I see how you’ve been weaving in this season. Over the past 5 years, I’ve been learning how to mend textiles. I’m trying to learn with my hands what I long for in my life and in the church: repair. Because so much is broken, and the threads of community and country feel like they are coming apart.

Well- loved clothes wear out. The things we wear all the time become threadbare. Seams start to fray. Moths break in. Places of regular use and friction need reinforcement.

And this is what I’ve come to know, Church: mending is an affirmation. We do not mend what we do not value. We repair what we cherish, what we love, what is precious in our sight.  When I patch the hole in my wife’s pants, I’m showing my care for the garment and the one who is clothed by it.

This has become one of my most prized possessions- a wool scarf I’ve been mending for years. All those orange bits are darned with wool. With every stitch, ever act of repair, it becomes more valuable to me, not less. This is what your giving to Church does, you mend.  Your repair what you love.

The longer I’ve sat in on my couch with a darning egg and some orange wool and my scarf in my hands, the longer I know this to be true: This is our God, the repairer, the healer, the mender.
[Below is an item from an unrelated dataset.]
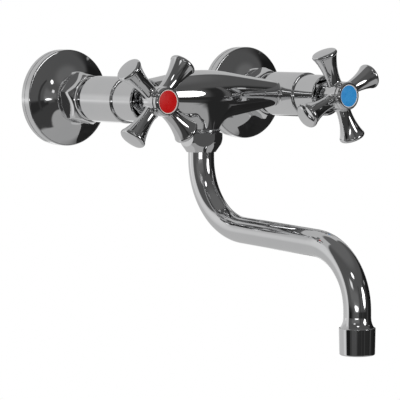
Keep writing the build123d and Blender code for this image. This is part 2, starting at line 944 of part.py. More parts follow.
def make_jumper_nut(side, x):
    """Small nut that holds the washer on the jumper."""
    plane = depth_plane(x, seat_front - jumper_nut_thickness)
    with BuildPart() as nut:
        extrude(hexagon(plane, jumper_nut_flats), jumper_nut_thickness)
        with BuildSketch(plane):
            Circle(jumper_stud_radius)
        extrude(amount=jumper_nut_thickness, mode=Mode.SUBTRACT)
    nut.part.label = f"{side}_jumper_nut"
    export_step(nut.part, f"parts/{side}_jumper_nut.step")


def make_spindle(side, x):
    """Rising spindle: a threaded foot bored for the jumper, a stem and a square drive end."""
    stem_hole = jumper_stem_radius + running_gap
    hole_front = jumper_front + jumper_stem_length + end_gap
    with BuildPart() as spindle:
        section = outline(
            section_plane(x),
            [
                (stem_hole, spindle_back),
                (spindle_foot_radius, spindle_back),
                (spindle_foot_radius, spindle_foot_front),
                (spindle_stem_radius, spindle_foot_front),
                (spindle_stem_radius, spindle_drive_start),
                (0, spindle_drive_start),
                (0, hole_front),
                (stem_hole, hole_front),
            ],
        )
        revolve(section, axis=valve_axis(x))
        with BuildSketch(depth_plane(x, spindle_drive_start)):
            Rectangle(spindle_drive_flats, spindle_drive_flats)
        extrude(amount=spindle_front - spindle_drive_start)
        with BuildSketch(depth_plane(x, screw_head_back - screw_length)):
            Circle(screw_radius)
        extrude(amount=screw_length, mode=Mode.SUBTRACT)
    spindle.part.label = f"{side}_spindle"
    export_step(spindle.part, f"parts/{side}_spindle.step")


def make_cross_handle(side, x, angle):
    """Cross handle: a turned hub with four trumpet-shaped arms that end in shallow domes."""
    neck_bore = spindle_stem_radius + slide_gap
    drive = spindle_drive_flats + 2 * running_gap
    cap_well = cap_spigot_radius + slide_gap
    lip_back = arm_reach - arm_lip_length
    lip_radius = arm_tip_radius - arm_lip_height
    shoulder = handle_hub_front - handle_hub_round
    with BuildPart() as handle:
        with BuildSketch(section_plane(x)):
            with BuildLine():
                Line((0, handle_neck_back), (handle_neck_radius, handle_neck_back))
                Line((handle_neck_radius, handle_neck_back), (handle_neck_radius, handle_neck_front))
                Spline(
                    (handle_neck_radius, handle_neck_front),
                    (handle_hub_radius, handle_hub_start),
                    tangents=[(0, 1), (0.25, 1)],
                )
                Line((handle_hub_radius, handle_hub_start), (handle_hub_radius, shoulder))
                TangentArc(
                    (handle_hub_radius, shoulder),
                    (handle_hub_radius - handle_hub_round, handle_hub_front),
                    tangent=(0, 1),
                )
                Line((handle_hub_radius - handle_hub_round, handle_hub_front), (0, handle_hub_front))
                Line((0, handle_hub_front), (0, handle_neck_back))
            make_face()
        revolve(axis=valve_axis(x))
        for turn in range(handle_arms):
            arm_angle = radians(angle + turn * 360 / handle_arms)
            outward = (cos(arm_angle), 0, sin(arm_angle))
            across = (-sin(arm_angle), 0, cos(arm_angle))
            centre = (x, -arm_plane_depth, 0)
            with BuildSketch(Plane(origin=centre, x_dir=outward, z_dir=(0, -1, 0))):
                with BuildLine():
                    Line((arm_root, 0), (arm_root, arm_root_radius))
                    Spline(
                        (arm_root, arm_root_radius),
                        (arm_waist_reach, arm_waist_radius),
                        (lip_back, lip_radius),
                        tangents=[(1, 0), (1, arm_flare_slope)],
                    )
                    SagittaArc((lip_back, lip_radius), (arm_reach, lip_radius), arm_lip_height)
                    TangentArc((arm_reach + arm_dome, 0), (arm_reach, lip_radius), tangent=(0, 1))
                    Line((arm_reach + arm_dome, 0), (arm_root, 0))
                make_face()
            revolve(axis=Axis(centre, outward))
        arm_roots = handle.edges().filter_by(
            lambda edge: edge.is_closed and edge.geom_type != GeomType.CIRCLE
        )
        fillet(arm_roots, handle_fillet)
        with BuildSketch(depth_plane(x, handle_neck_back)):
            Circle(neck_bore)
        extrude(amount=spindle_drive_start - handle_neck_back, mode=Mode.SUBTRACT)
        with BuildSketch(depth_plane(x, spindle_drive_start)):
            Rectangle(drive, drive)
        extrude(amount=spindle_front + handle_drive_end - spindle_drive_start, mode=Mode.SUBTRACT)
        with BuildSketch(depth_plane(x, spindle_front)):
            Circle(screw_radius + slide_gap)
        extrude(amount=handle_hub_front - spindle_front, mode=Mode.SUBTRACT)
        with BuildSketch(depth_plane(x, screw_head_back)):
            Circle(cap_well)
        extrude(amount=handle_hub_front - screw_head_back, mode=Mode.SUBTRACT)
    handle.part.label = f"{side}_cross_handle"
    export_step(handle.part, f"parts/{side}_cross_handle.step")


def make_handle_screw(side, x):
    """Socket screw that holds the handle on its spindle."""
    head_front = screw_head_back + screw_head_height
    with BuildPart() as screw:
        section = outline(
            section_plane(x),
            [
                (0, screw_head_back - screw_length),
                (screw_radius, screw_head_back - screw_length),
                (screw_radius, screw_head_back),
                (screw_head_radius, screw_head_back),
                (screw_head_radius, head_front),
                (0, head_front),
            ],
        )
        revolve(section, axis=valve_axis(x))
        extrude(
            hexagon(depth_plane(x, head_front), screw_socket_flats),
            -screw_socket_depth,
            mode=Mode.SUBTRACT,
        )
    screw.part.label = f"{side}_handle_screw"
    export_step(screw.part, f"parts/{side}_handle_screw.step")


def make_index_cap(side, x):
    """Bezel that plugs into the hub, with a rounded shoulder and a recess for the disc."""
    spigot_back = handle_hub_front - cap_spigot_length
    skirt_front = handle_hub_front + cap_skirt
    recess = disc_radius + running_gap
    with BuildPart() as cap:
        with BuildSketch(section_plane(x)):
            with BuildLine():
                Polyline(
                    (cap_bore_radius, spigot_back),
                    (cap_spigot_radius, spigot_back),
                    (cap_spigot_radius, handle_hub_front),
                    (handle_hub_radius, handle_hub_front),
                    (handle_hub_radius, skirt_front),
                )
                SagittaArc((handle_hub_radius, skirt_front), (cap_rim_radius, cap_front), -cap_shoulder)
                Polyline(
                    (cap_rim_radius, cap_front),
                    (recess, cap_front),
                    (recess, cap_front - cap_recess),
                    (0, cap_front - cap_recess),
                    (0, handle_hub_front + cap_hollow),
                    (cap_bore_radius, handle_hub_front + cap_hollow),
                    (cap_bore_radius, spigot_back),
                )
            make_face()
        revolve(axis=valve_axis(x))
    cap.part.label = f"{side}_index_cap"
    export_step(cap.part, f"parts/{side}_index_cap.step")


def make_index_disc(side, x):
    """Coloured disc with a slightly domed face."""
    back = cap_front - cap_recess
    front = back + disc_thickness
    with BuildPart() as disc:
        with BuildSketch(section_plane(x)):
            with BuildLine():
                Line((0, back), (disc_radius, back))
                Line((disc_radius, back), (disc_radius, front))
                TangentArc((0, front + disc_dome), (disc_radius, front), tangent=(1, 0))
                Line((0, front + disc_dome), (0, back))
            make_face()
        revolve(axis=valve_axis(x))
    disc.part.label = f"{side}_index_disc"
    export_step(disc.part, f"parts/{side}_index_disc.step")


make_mixer_body()
make_spout_nut()
make_thrust_washer()
make_retaining_ring()
make_spout_bush()
make_spout_o_rings()
make_spout_tube()
make_aerator_housing()
make_aerator_seal()
make_aerator_insert()
make_aerator_screen()

valves = [("hot", -valve_offset, hot_handle_angle), ("cold", valve_offset, cold_handle_angle)]
for side, x, handle_angle in valves:
    make_wall_flange(side, x)
    make_wall_connector(side, x)
    make_union_nut(side, x)
    make_union_seal(side, x)
    make_inlet_tail(side, x)
    make_bonnet(side, x)
    make_bonnet_seal(side, x)
    make_gland_packing(side, x)
    make_gland_nut(side, x)
    make_shroud(side, x)
    make_jumper(side, x)
    make_seat_washer(side, x)
    make_jumper_nut(side, x)
    make_spindle(side, x)
    make_cross_handle(side, x, handle_angle)
    make_handle_screw(side, x)
    make_index_cap(side, x)
    make_index_disc(side, x)
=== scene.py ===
from math import atan2, ceil, cos, pi, radians, sin, sqrt, tan, tau

import bmesh
import bpy
from mathutils import Matrix, Vector


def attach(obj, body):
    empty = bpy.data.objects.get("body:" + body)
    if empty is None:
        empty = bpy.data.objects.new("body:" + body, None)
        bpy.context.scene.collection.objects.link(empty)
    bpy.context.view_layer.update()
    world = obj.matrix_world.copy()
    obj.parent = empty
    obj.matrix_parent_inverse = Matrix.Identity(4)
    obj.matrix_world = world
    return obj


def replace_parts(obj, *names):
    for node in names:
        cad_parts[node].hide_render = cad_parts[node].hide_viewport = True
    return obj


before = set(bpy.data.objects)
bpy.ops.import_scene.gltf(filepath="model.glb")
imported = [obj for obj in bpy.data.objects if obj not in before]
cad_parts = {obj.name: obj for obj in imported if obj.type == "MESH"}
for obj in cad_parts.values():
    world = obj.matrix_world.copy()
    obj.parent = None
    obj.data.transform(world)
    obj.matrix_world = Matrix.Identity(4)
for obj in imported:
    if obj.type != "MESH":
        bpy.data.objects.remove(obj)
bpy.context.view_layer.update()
MM = 0.001

# Directions are given in degrees: azimuth 0 is straight in front of the tap and 90 is to its right,
# and elevation counts up from the horizon.

# The camera stands to the left of the tap, slightly above it, and looks along a long lens.
camera_azimuth = -39.03
camera_elevation = 4.27
camera_roll = -0.19
camera_distance = 1.6313
camera_lens = 225.88
camera_sensor = 36
camera_target = Vector((0.0, -0.060, -0.060))
camera_shift_right = -0.00617
camera_shift_up = -0.00700

# Light on matt surfaces: the white surroundings, and oval lamps that face the tap.
# Each lamp has its name, azimuth, elevation, width, height, and how bright its face looks.
ambient_level = 0.80
lamp_distance = 3.2
lamp_target = Vector((0.0, -0.060, -0.030))
lamps = [
    ("front_softbox", 21.5, 9.8, 1.16, 1.44, 3.0),
    ("left_softbox", -45, -3.2, 1.60, 0.24, 2.0),
    ("high_softbox", -34, 37.5, 0.80, 0.44, 2.0),
]

# Floor, and a black card close to the right of the tap, with its corners as y and z
floor_height = -1.05
floor_radius = 5.0
floor_sides = 96
floor_colours = ((0.80, 0.80, 0.80), (0.84, 0.84, 0.84))
floor_roughness = 0.8
floor_mottle_size = 0.35
floor_grain_size = 20 * MM
floor_grain_depth = 0.4 * MM
flag_x = 0.20
flag_corners = [(-0.24, -0.235), (0.12, -0.235), (0.12, -0.01), (-0.02, -0.01)]
flag_weave_size = 50 * MM
flag_levels = (0.016, 0.024)

# The room that mirrors show, and the patches painted on its wall, one over the other: azimuth and
# elevation of the middle, half width, half height, softness of the edge, and level. Level 1 is
# white, and a half width of 180 goes all round.
room_radius = 6.0
room_level = 0.092
room_patches = [
    (0, 90, 180, 38, 24, 0.140),      # ceiling
    (0, -25, 120, 20, 3, 0.050),      # dim lower half of the front
    (20, -10, 60, 5, 4, 0.026),       # dark skirting
    (0, -90, 180, 48, 6, 0.37),       # pale floor below the tap
    (61, -60, 54, 33, 3, 0.37),
    (74, -3, 40, 30, 9, 0.022),       # dark doorway on the right
    (90, 2, 20, 22, 8, 0.012),
    (-55, 8, 30, 9, 12, 0.150),       # glow round the left lamp
    (-46, -3, 19, 4, 8, 0.26),
    (180, 0, 66, 64, 5, 0.52),        # pale backdrop behind the tap
    (180, 2, 58, 11, 14, 0.64),
    (148, -12, 9, 12, 6, 0.95),
    (-127, -4, 9, 34, 10, 0.72),      # bright strip where the backdrop bends
    (-149, -4, 6, 2, 8, 1.00),
    (-60, -9, 15, 3, 9, 0.100),
    (-99, -10, 12, 4, 3, 0.012),      # dark edge of the backdrop
    (5, -8, 2, 12, 3, 0.055),
    (-62, 20, 7, 4, 4, 0.90),         # small far lamps
    (60, 20, 3, 2, 2, 0.60),
    (-14, 4, 2, 22, 2, 0.040),        # lamp stands
    (47, 4, 2, 24, 2, 0.110),
]

# The two valves: side, distance from the middle, and in degrees from the right, turning up,
# the first corner of the union nut and the first arm of the handle
valve_offset = 75 * MM
valves = [
    ("hot", -valve_offset, 165, 48.5),
    ("cold", valve_offset, 150, 24.2),
]

# Chrome: clouds of haze, hairlines left by polishing, and waves that only bend the reflections.
# The ranges say from where to where in the noise the haze and the hairlines come up.
chrome_tints = ((0.765, 0.77, 0.778), (0.80, 0.80, 0.805))
haze_size = 18 * MM
haze_range = (0.45, 0.75)
haze_roughness = (0.035, 0.085)
hairline_size = 0.6 * MM
hairline_stretch = (1, 30, 6)
hairline_range = (0.62, 0.80)
hairline_roughness = 0.05
hairline_depth = 0.0002 * MM
wave_size = 11 * MM
wave_depth = 0.012 * MM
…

God longs for our healing, in our messy, human bodies and in our messy, human community. God longs for us to be clothed in beauty, in compassion, in tenderness and glory. God is a mender.

Maybe it is like this:  Maybe God makes a cup of tea and tucks a quilt around. Maybe, God takes our brokenness in her hands and slowly stitches us back together. Attentive, precise, tender. God takes what the world considers disposable and mends so that we might clothe ourselves, clothe one in love, be clothed in Christ.

Mending is an act of devotion, and affirmation of worth. And you, beloved kin of Christ, are worthy of repair. Clothe yourselves in love.